佐藤貴史さん(仮名・25歳)が所有していたランドクルーザープラド(佐藤さん提供)

 20代前半で高級SUVを即決購入できる人は、そう多くはないはずだ。普段はどのような仕事をしているのか。

「消防士です。ランクルは同僚たちにも人気で、乗っている先輩も多く、昔から憧れの車でした。初めて家族を乗せてドライブへ行った時の感動は、今でも忘れられません」

人生で一番高い買い物だった

 とはいえ、まだ社会人として駆け出しだった佐藤さんにとって、マイカーは大きすぎる買い物でもあった。

「購入価格は460万円。人生で一番高い買い物ですし、乗れる限りはずっと大事にしようと決めて思い切りました。購入後は日々の通勤に家族との休日、ほぼ毎日乗っていました。

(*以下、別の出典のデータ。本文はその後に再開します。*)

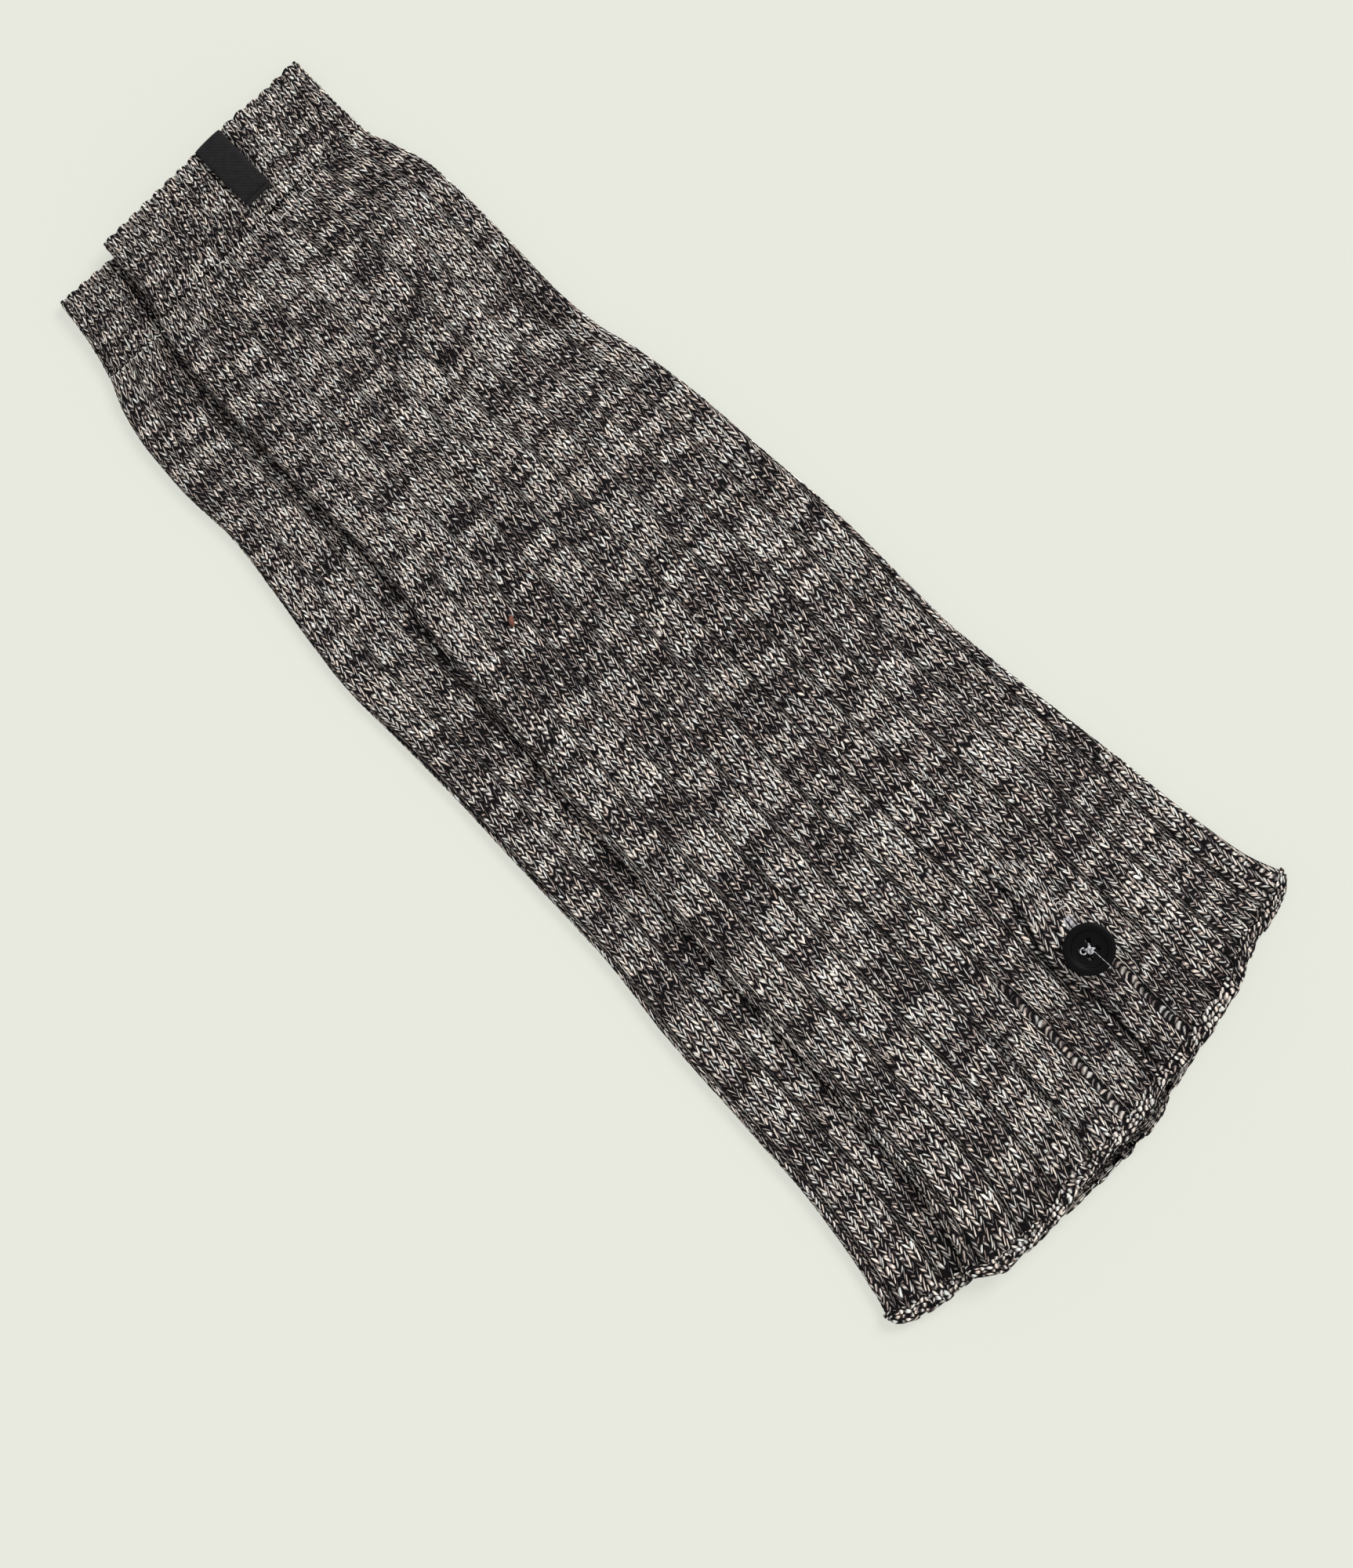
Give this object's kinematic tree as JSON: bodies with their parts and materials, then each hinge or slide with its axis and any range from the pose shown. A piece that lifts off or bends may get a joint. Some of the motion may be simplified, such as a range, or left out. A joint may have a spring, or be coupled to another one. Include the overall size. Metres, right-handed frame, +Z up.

 ランクルは『燃費が悪い』と言われますが僕が購入したプラドはディーゼル車だったのでコスパも良く、積載量も申し分なくて、趣味のスノボに行くにも大活躍。なにより自分の車に集まる周囲からの視線や、車高が高いので他の車を見下ろしながら走る優越感がたまりませんでした」

 値段は高くとも、それ以上の満足感を得られたという佐藤さん。そんな愛車との日々を楽しめたのも、束の間だった。